Per quanto riguarda poi i giuochi proibiti nel pubblico interesse, si osserva che non sarebbe stata possibile una loro elencazione in un comando generale ed astratto del legislatore, tenuto conto che il concetto di pubblico interesse, richiamato dalla norma denunziata, é valutabile solo in concreto, per il suo contenuto di relatività e contingenza, in rapporto sia al fattore cronologico (come nel caso di ricorrenze festive o fiere e mercati) sia al fattore topografico (come nel caso di giuochi nei pressi di chiese, scuole o cantieri) sia infine alla diffusione del vizio del giuoco ed a particolari condizioni ambientali.

Si deduce anche che per tale specie di giuochi la loro elencazione risponde a valutazioni di carattere tecnico, essendo l'esercizio del giuoco in apposite sale sottoposto a licenza dall'art. 86 del citato T.U. delle leggi di pubblica sicurezza, il che rende legittima l'imposizione di prescrizione nel pubblico interesse, ai sensi dell'art. 9 dello stesso T.U. Sotto questo punto di vista la norma denunziata si limiterebbe ad attuare una specificazione concreta di tali prescrizioni con una valutazione tecnica, in materia di giuoco, ai fini del rilascio della licenza, a tutela di pubblici interessi.

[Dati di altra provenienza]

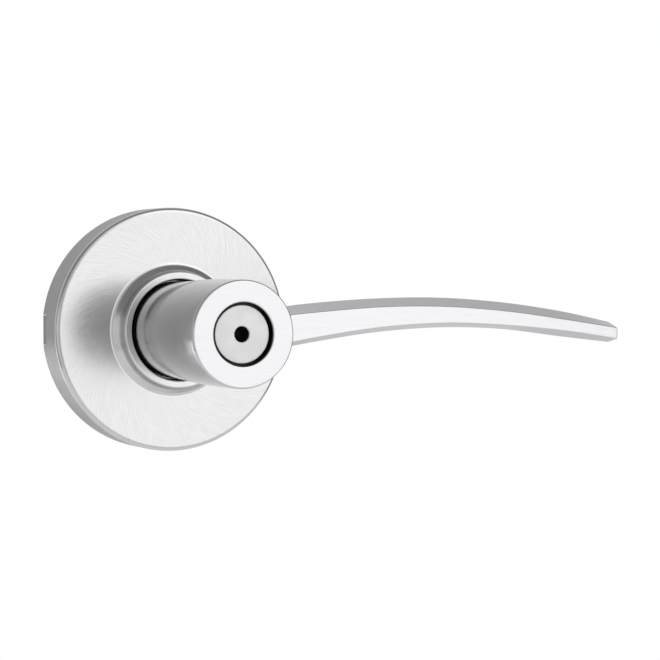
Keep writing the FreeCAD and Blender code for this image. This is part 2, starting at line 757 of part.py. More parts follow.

Nella pubblica udienza del 30 maggio 1968, l'Avvocatura dello Stato ha insistito nelle sue tesi e conclusioni.

 

Considerato in diritto

 

1. - L'ordinanza di rimessione ha denunziato a questa Corte l'art. 110, primo comma, del testo unico delle leggi di pubblica sicurezza, approvato con R.D. 18 giugno 1931, n. 773, in riferimento all'art. 25, secondo comma, della Costituzione, per violazione del principio della riserva di legge in materia penale, muovendo dal presupposto che la tabella del questore, contenente l'indicazione dei giuochi proibiti, prevista dalla norma denunziata, costituirebbe un'integrazione del precetto penale; ed ha esattamente definito i termini della questione, deducendo che l'eventuale dichiarazione di illegittimità costituzionale della citata disposizione farebbe venire meno le conseguenze penali, che, con il decreto di condanna, sono state poste a carico degli imputati, per l'omessa esposizione della tabella.

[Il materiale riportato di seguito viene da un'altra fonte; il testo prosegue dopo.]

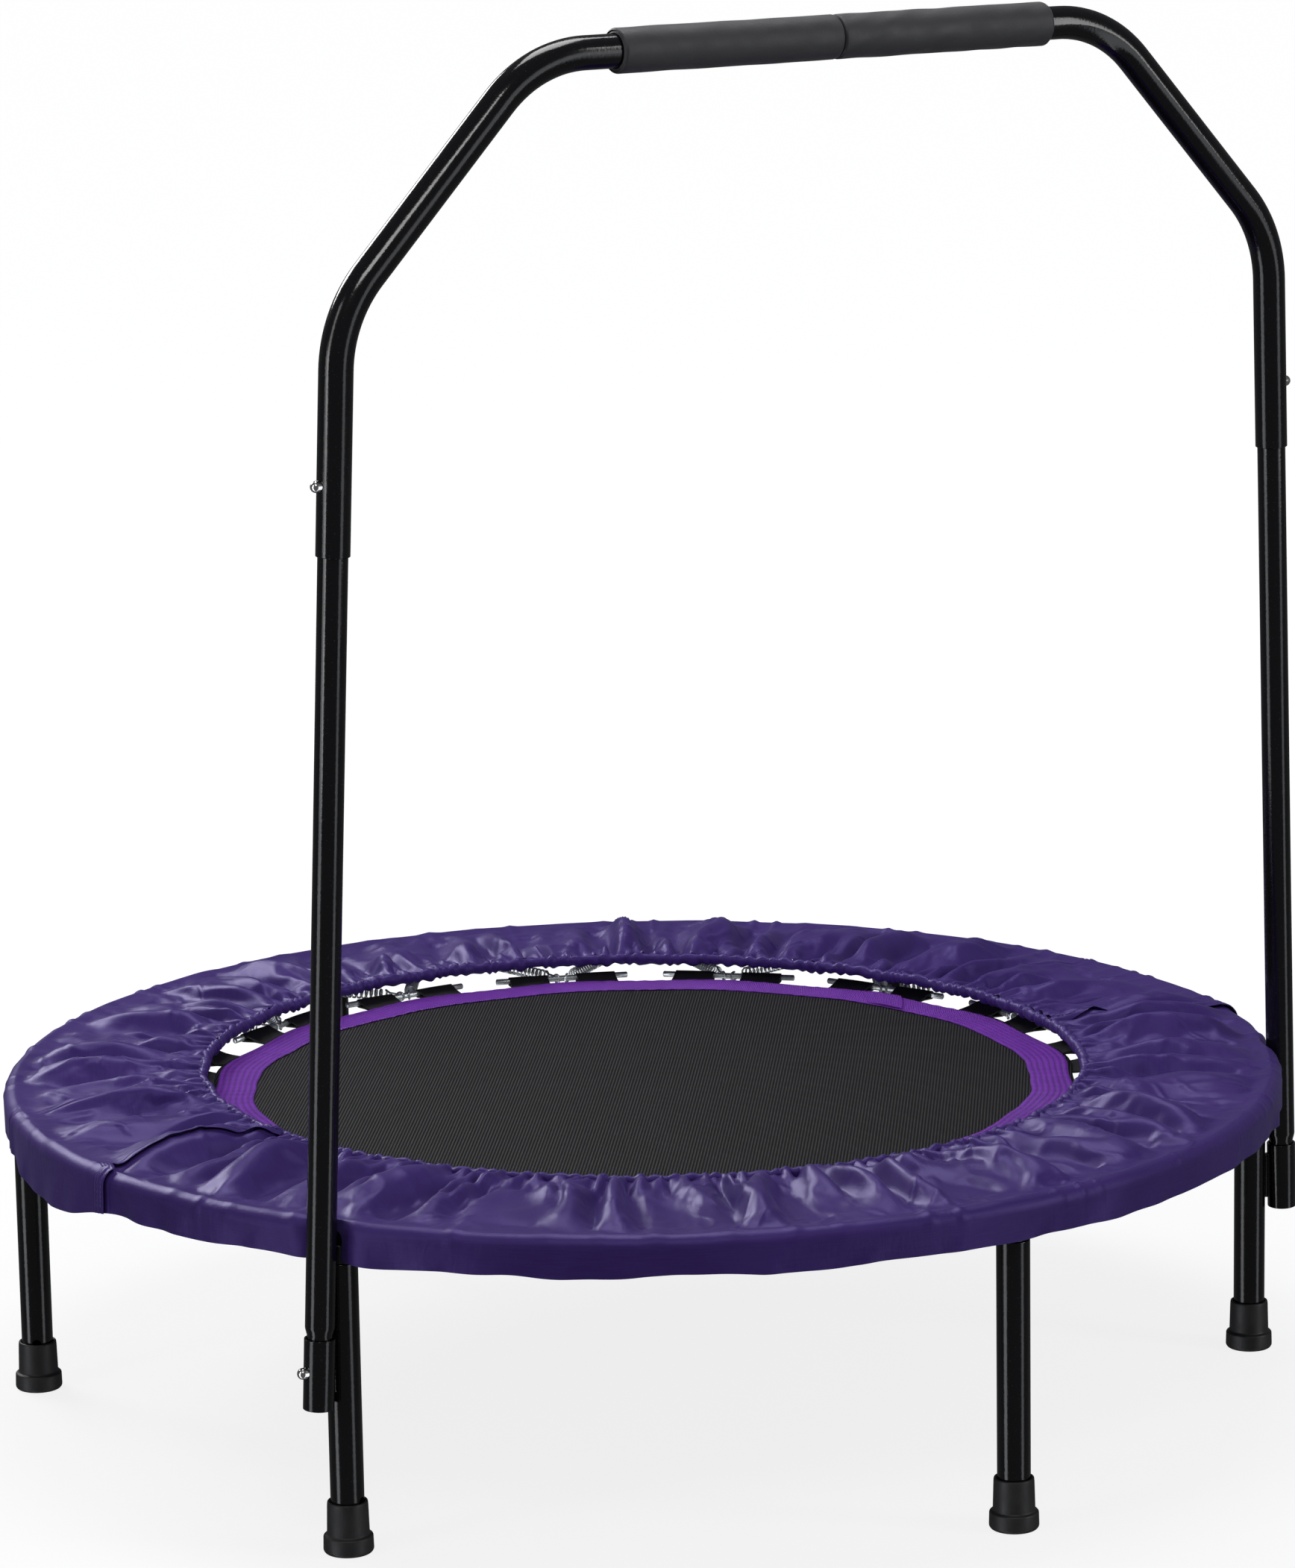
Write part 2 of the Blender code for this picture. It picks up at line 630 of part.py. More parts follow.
def build():
    clear_scene()
    black_paint = material("black_paint", (0.012, 0.012, 0.014), 0.28)
    rubber = material("rubber", (0.016, 0.016, 0.018), 0.60)
    foam = material("foam", (0.030, 0.030, 0.034), 0.75)
    zinc = material("zinc", (0.62, 0.64, 0.66), 0.30, 1.0)
    chrome = material("chrome", (0.80, 0.80, 0.82), 0.12, 1.0)
    mat_cloth = material("mat_cloth", (0.030, 0.030, 0.033), 0.60)
    tape = material("violet_webbing", (0.165, 0.020, 0.380), 0.55)
    nylon = material("violet_nylon", (0.050, 0.026, 0.140), 0.38)

    for half, side in (("front", -1), ("rear", 1)):
        half_frame(f"frame_{half}", side, black_paint)
        half_mat(f"mat_{half}", side, mat_cloth)
        half_band(f"mat_band_{half}", side, tape)
        half_cover(f"cover_{half}", side, nylon)

    for number, degrees in enumerate(LEG_ANGLES, start=1):
        leg(number, math.radians(degrees), black_paint)
        foot(number, math.radians(degrees), rubber)

    handle_bar("handle_bar", black_paint)
    for end, side in (("left", -1), ("right", 1)):
        hinge_bracket(f"hinge_bracket_{end}", side, zinc)
        hinge_pin(f"hinge_pin_{end}_front", side, -PIN_Y, zinc)
        hinge_pin(f"hinge_pin_{end}_rear", side, PIN_Y, zinc)
        cover_flap(f"cover_flap_{end}", side, nylon)
        handle_socket(f"handle_socket_{end}", side, black_paint)
        handle_post(f"handle_post_{end}", side, black_paint)
        grip(f"grip_{end}", side, foam)
        snap_button(f"snap_button_lower_{end}", side, LOWER_BUTTON, 0.0060, 0.0180, chrome)
        snap_button(f"snap_button_upper_{end}", side, UPPER_BUTTON, 0.0080, 0.0190, chrome)
        snap_spring(f"snap_spring_lower_{end}", side, LOWER_BUTTON, 0.0045, 0.0060, 1, zinc)
        snap_spring(f"snap_spring_upper_{end}", side, UPPER_BUTTON, 0.0065, 0.0075, -1, zinc)
        fold_spring_set(f"spring_set_fold_{end}", 0.0 if side > 0 else math.pi, zinc)

    angles = rod_angles(1) + rod_angles(-1)
    for number, angle in enumerate(angles, start=1):
        spring_set(f"spring_set_{number:02d}", angle, zinc)


build()
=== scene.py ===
"""Looks of the mini trampoline: fine meshes, fabric and materials around the CAD frame."""

import math

import bmesh
import bpy
import numpy as np
from mathutils import Matrix, Vector


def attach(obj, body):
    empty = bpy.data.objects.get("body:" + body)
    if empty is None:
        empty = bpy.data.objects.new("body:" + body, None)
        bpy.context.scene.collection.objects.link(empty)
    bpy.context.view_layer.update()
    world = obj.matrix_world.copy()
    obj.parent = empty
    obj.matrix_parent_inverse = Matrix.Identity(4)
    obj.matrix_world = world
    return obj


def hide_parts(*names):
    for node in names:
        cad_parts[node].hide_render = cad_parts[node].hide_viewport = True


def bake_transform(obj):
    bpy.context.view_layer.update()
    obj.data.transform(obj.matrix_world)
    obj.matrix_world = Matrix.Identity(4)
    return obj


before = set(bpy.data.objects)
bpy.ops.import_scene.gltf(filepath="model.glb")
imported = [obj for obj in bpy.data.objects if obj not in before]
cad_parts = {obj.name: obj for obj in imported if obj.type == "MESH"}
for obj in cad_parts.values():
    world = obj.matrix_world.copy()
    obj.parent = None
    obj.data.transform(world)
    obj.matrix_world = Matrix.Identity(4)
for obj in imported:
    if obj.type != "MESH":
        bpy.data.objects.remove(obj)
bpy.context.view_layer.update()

# ---------------------------------------------------------------- sizes, in metres

TURN = 2 * math.pi

RING_RADIUS, RING_Z = 0.491, 0.239
RING_TUBE, TUBE_WALL = 0.011, 0.0012
RING_END_GAP = 0.004

LEG_ANGLES = (30, 90, 150, 210, 270, 330)
LEG_TUBE, LEG_HOLE = 0.0125, 0.0036
LEG_BOTTOM, LEG_TOP, STUD_RADIUS, STUD_LENGTH = 0.008, 0.2215, 0.0047, 0.0230
FOOT_HEIGHT = 0.0392
BOSS_Z = 0.2220
BEAD_REACH, BEAD_RADIUS, BEAD_LOW, BEAD_HIGH = 0.0128, 0.0011, 0.2262, RING_Z - 0.0035

LEAN, LEAN_OUT = math.radians(2.3), math.radians(1.05)
SOCKET_CENTRE = Vector((0.4510, -0.2545, 0.1432))
SOCKET_RADIUS, SOCKET_BORE, SOCKET_HALF = 0.0115, 0.0099, 0.0266
POST_RADIUS, SWAGE_RADIUS = 0.011, 0.0094
POST_BOTTOM, POST_TOP = -0.0245, 0.700
POST_NECK, POST_SHOULDER = 0.0285, 0.0345
BAR_RADIUS, BAR_BORE, BAR_BEND = 0.0125, 0.0117, 0.100
BAR_END_Z, BAR_SHOULDER_Z, BAR_TOP_Z = 0.7416, 0.911, 1.0835
BAR_CORNER_X = 0.2550
BAR_TOP_Y = SOCKET_CENTRE.y - (BAR_TOP_Z - SOCKET_CENTRE.z) * math.tan(LEAN_OUT)
GRIP_RADIUS, GRIP_BORE, GRIP_LENGTH = 0.0165, 0.0130, 0.1920
GRIP_START, GRIP_EASE = 0.0004, 0.0022
GRIP_SEAM_X = 0.0050
BUTTON_RADIUS, BUTTON_FLANGE, FLANGE_THICKNESS = 0.0043, 0.0050, 0.0010
BUTTONS = {"lower": (0.0015, 0.0060, 0.0180), "upper": (0.6493, 0.0080, 0.0190)}

PIN_Y, PIN_RADIUS, PIN_HEAD, PIN_HEAD_LENGTH = 0.025, 0.003, 0.005, 0.0014
PIN_START, PIN_STOP = 0.4758 - 0.0017, 0.5038 + 0.0017

MAT_BOTTOM, MAT_TOP, MAT_TURNED = 0.2364, 0.2380, 0.0007
MAT_RADIUS, MAT_SCALLOP = 0.3480, 0.0030
BAND_INNER, BAND_OUTER = 0.3110, 0.3445
BAND_WIDTH = BAND_OUTER - BAND_INNER
BAND_BOTTOM, BAND_TOP = 0.2382, 0.2393
BAND_ROW = 0.0047
ROD_COUNT = 16
ROD_RADIUS, ROD_Z = 0.370, 0.2372
ROD_THICKNESS, ROD_HALF_LENGTH = 0.0025, 0.057
FOLD_ROD_GAP = 0.004  # share of a rod's half length left free on the fold line
LOOP_WIDTH, LOOP_OFFSET, LOOP_THICKNESS, LOOP_TAIL = 0.034, 0.0295, 0.0014, 0.045
SPRING_RADIUS, SPRING_WIRE, SPRING_TURNS = 0.0055, 0.0009, 23
SPRING_SPREAD, SPRING_END = math.radians(9.5), 0.0135
SPRING_ANCHOR = 0.4786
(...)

Il presupposto da cui muove l'ordinanza attiene al merito del giudizio a quo, e non può essere sindacato dalla Corte sotto il profilo della rilevanza (sentenza n. 15 del 18 marzo 1966), neppure al fine di accertare se il giudice, nel motivare su di essa, abbia applicato inesattamente o violato la legge (sentenza n. 44 del 21 giugno 1960).

2. - Nel merito la questione é infondata.

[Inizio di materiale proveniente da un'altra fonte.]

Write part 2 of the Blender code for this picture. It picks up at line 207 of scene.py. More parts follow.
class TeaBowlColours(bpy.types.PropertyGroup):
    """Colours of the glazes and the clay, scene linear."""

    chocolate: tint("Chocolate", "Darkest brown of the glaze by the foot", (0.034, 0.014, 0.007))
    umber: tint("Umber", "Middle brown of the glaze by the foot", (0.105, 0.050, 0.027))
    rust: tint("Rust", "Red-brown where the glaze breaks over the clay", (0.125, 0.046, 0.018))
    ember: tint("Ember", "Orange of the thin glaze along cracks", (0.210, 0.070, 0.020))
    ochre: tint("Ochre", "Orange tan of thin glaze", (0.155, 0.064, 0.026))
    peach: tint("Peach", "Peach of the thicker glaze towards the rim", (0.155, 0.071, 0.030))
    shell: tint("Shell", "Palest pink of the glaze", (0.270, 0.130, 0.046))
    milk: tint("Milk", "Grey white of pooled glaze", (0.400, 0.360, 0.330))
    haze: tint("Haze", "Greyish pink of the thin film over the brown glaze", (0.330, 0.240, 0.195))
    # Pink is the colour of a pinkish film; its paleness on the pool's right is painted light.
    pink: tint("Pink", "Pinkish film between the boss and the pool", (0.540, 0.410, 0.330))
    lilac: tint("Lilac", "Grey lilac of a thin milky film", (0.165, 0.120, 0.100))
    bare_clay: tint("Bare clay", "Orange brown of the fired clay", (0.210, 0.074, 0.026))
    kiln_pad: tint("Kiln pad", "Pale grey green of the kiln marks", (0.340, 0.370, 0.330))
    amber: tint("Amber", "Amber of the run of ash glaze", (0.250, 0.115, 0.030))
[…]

La denunziata disposizione, infatti, impone all'esercente di una sala da bigliardo o da giuoco di tenere esposta la tabella, vidimata dal questore, con l'indicazione dei giuochi d'azzardo e di quelli vietati nel pubblico interesse. Si tratta di un obbligo di fare che prescinde dal contenuto (pur se fosse parzialmente illegittimo) della tabella stessa.

Ne consegue che, ai fini del giudizio, non sorge il problema della legittimità dell'attribuzione al questore del potere di compilare - in un modo che é solo parzialmente discrezionale - la tabella dei giuochi d'azzardo e di quelli vietati nel pubblico interesse.

D'altro canto, l'obbligo di esposizione della tabella - nella quale, ai sensi del secondo comma dell'art. 110 del T.U., deve essere fatta espressa menzione del divieto delle scommesse - si risolve in una garanzia sia per l'esercente che per il giuocatore, per lo meno per quanto concerne l'avvertimento che taluni giuochi sono vietati.

Se, poi, la tabella del questore includa, illegittimamente, tra i giuochi non consentiti, un giuoco che non possa essere considerato tale, soccorre, in favore del trasgressore alle prescrizioni della tabella, la garanzia giurisdizionale del sindacato dello stesso giudice penale.

Quanto, poi, all'esercente, egli ha la possibilità di impugnare l'indebita inclusione di un giuoco nella tabella, attraverso i normali rimedi giurisdizionali.

 

PER QUESTI MOTIVI

LA CORTE COSTITUZIONALE

 

dichiara non fondata la questione di legittimità costituzionale dell'art. 110, primo comma, del T.U. delle leggi di pubblica sicurezza, approvato con R.D. 18 giugno 1931, n. 773, sollevata con ordinanza del 23 novembre 1966 del pretore di Imola, in riferimento all'art. 25, secondo comma, della Costituzione.

Così deciso in Roma, nella sede della Corte costituzionale, Palazzo della Consulta, il 2 luglio 1968.

 

Aldo SANDULLI - Antonio MANCA - Giuseppe BRANCA - Michele FRAGALI - Costantino MORTATI - Giuseppe CHIARELLI - Giuseppe VERZÌ - Giovanni Battista BENEDETTI - Francesco Paolo BONIFACIO - Luigi OGGIONI - Angelo DE MARCO - Ercole ROCCHETTI - Enzo CAPALOZZA - Vincenzo Michele TRIMARCHI - Vezio CRISAFULLI

 

Depositata in cancelleria il 5 luglio 1968.